TASK DETAILS: Repeat the listing below in full, exactly as it stands.
— start of DATA EXCERPT —
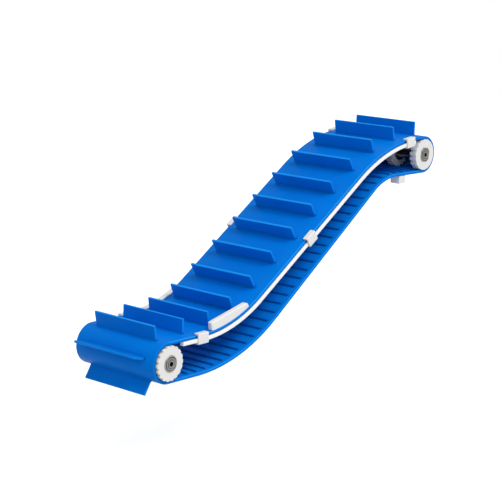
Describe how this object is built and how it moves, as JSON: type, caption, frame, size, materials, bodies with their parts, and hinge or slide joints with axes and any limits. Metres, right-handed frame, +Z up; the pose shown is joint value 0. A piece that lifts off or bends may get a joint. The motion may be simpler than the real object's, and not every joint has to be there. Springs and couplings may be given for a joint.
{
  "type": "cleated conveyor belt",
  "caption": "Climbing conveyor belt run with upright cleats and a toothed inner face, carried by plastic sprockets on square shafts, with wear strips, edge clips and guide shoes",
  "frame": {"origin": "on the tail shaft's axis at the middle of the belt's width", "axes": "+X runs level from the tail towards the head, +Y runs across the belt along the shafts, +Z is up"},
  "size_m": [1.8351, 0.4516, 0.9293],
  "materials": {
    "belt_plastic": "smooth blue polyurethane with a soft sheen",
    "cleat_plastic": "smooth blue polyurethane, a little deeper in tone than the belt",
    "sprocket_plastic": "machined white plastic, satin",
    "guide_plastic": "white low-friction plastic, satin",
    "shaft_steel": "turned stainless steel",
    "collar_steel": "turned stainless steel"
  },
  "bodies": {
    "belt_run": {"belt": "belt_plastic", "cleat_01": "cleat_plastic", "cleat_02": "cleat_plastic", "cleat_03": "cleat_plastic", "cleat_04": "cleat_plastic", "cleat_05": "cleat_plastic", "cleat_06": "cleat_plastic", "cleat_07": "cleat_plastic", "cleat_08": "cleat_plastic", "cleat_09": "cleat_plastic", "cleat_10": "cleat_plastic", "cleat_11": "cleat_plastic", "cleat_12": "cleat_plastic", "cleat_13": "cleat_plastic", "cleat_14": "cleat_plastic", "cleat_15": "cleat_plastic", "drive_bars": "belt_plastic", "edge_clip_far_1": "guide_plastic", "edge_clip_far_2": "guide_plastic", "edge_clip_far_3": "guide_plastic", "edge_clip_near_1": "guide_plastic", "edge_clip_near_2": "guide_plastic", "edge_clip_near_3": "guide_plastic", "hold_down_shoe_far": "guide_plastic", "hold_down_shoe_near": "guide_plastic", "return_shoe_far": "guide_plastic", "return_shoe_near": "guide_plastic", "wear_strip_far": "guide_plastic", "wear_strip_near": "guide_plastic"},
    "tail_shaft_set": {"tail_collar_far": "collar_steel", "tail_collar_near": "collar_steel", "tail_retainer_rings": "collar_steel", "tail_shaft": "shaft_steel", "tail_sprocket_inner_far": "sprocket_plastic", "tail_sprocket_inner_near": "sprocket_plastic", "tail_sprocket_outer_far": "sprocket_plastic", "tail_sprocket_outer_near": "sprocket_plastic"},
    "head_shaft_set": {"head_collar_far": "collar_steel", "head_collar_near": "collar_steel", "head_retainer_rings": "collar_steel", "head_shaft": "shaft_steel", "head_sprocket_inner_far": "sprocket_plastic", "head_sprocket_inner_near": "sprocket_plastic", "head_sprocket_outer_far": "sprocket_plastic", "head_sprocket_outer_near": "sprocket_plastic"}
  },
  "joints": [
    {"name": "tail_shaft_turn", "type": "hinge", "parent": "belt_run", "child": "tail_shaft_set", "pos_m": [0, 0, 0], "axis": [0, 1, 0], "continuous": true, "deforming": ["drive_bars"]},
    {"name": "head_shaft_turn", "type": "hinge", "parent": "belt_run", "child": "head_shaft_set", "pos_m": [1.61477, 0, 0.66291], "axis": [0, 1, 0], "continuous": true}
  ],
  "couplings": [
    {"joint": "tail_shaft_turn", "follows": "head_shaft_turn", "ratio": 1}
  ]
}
— end of DATA EXCERPT —
RESPONSE TO THIS EXERCISE:
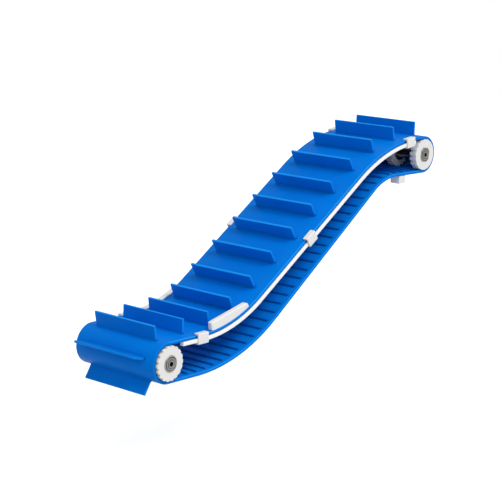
Describe how this object is built and how it moves, as JSON: type, caption, frame, size, materials, bodies with their parts, and hinge or slide joints with axes and any limits. Metres, right-handed frame, +Z up; the pose shown is joint value 0. A piece that lifts off or bends may get a joint. The motion may be simpler than the real object's, and not every joint has to be there. Springs and couplings may be given for a joint.
{
  "type": "cleated conveyor belt",
  "caption": "Climbing conveyor belt run with upright cleats and a toothed inner face, carried by plastic sprockets on square shafts, with wear strips, edge clips and guide shoes",
  "frame": {"origin": "on the tail shaft's axis at the middle of the belt's width", "axes": "+X runs level from the tail towards the head, +Y runs across the belt along the shafts, +Z is up"},
  "size_m": [1.8351, 0.4516, 0.9293],
  "materials": {
    "belt_plastic": "smooth blue polyurethane with a soft sheen",
    "cleat_plastic": "smooth blue polyurethane, a little deeper in tone than the belt",
    "sprocket_plastic": "machined white plastic, satin",
    "guide_plastic": "white low-friction plastic, satin",
    "shaft_steel": "turned stainless steel",
    "collar_steel": "turned stainless steel"
  },
  "bodies": {
    "belt_run": {"belt": "belt_plastic", "cleat_01": "cleat_plastic", "cleat_02": "cleat_plastic", "cleat_03": "cleat_plastic", "cleat_04": "cleat_plastic", "cleat_05": "cleat_plastic", "cleat_06": "cleat_plastic", "cleat_07": "cleat_plastic", "cleat_08": "cleat_plastic", "cleat_09": "cleat_plastic", "cleat_10": "cleat_plastic", "cleat_11": "cleat_plastic", "cleat_12": "cleat_plastic", "cleat_13": "cleat_plastic", "cleat_14": "cleat_plastic", "cleat_15": "cleat_plastic", "drive_bars": "belt_plastic", "edge_clip_far_1": "guide_plastic", "edge_clip_far_2": "guide_plastic", "edge_clip_far_3": "guide_plastic", "edge_clip_near_1": "guide_plastic", "edge_clip_near_2": "guide_plastic", "edge_clip_near_3": "guide_plastic", "hold_down_shoe_far": "guide_plastic", "hold_down_shoe_near": "guide_plastic", "return_shoe_far": "guide_plastic", "return_shoe_near": "guide_plastic", "wear_strip_far": "guide_plastic", "wear_strip_near": "guide_plastic"},
    "tail_shaft_set": {"tail_collar_far": "collar_steel", "tail_collar_near": "collar_steel", "tail_retainer_rings": "collar_steel", "tail_shaft": "shaft_steel", "tail_sprocket_inner_far": "sprocket_plastic", "tail_sprocket_inner_near": "sprocket_plastic", "tail_sprocket_outer_far": "sprocket_plastic", "tail_sprocket_outer_near": "sprocket_plastic"},
    "head_shaft_set": {"head_collar_far": "collar_steel", "head_collar_near": "collar_steel", "head_retainer_rings": "collar_steel", "head_shaft": "shaft_steel", "head_sprocket_inner_far": "sprocket_plastic", "head_sprocket_inner_near": "sprocket_plastic", "head_sprocket_outer_far": "sprocket_plastic", "head_sprocket_outer_near": "sprocket_plastic"}
  },
  "joints": [
    {"name": "tail_shaft_turn", "type": "hinge", "parent": "belt_run", "child": "tail_shaft_set", "pos_m": [0, 0, 0], "axis": [0, 1, 0], "continuous": true, "deforming": ["drive_bars"]},
    {"name": "head_shaft_turn", "type": "hinge", "parent": "belt_run", "child": "head_shaft_set", "pos_m": [1.61477, 0, 0.66291], "axis": [0, 1, 0], "continuous": true}
  ],
  "couplings": [
    {"joint": "tail_shaft_turn", "follows": "head_shaft_turn", "ratio": 1}
  ]
}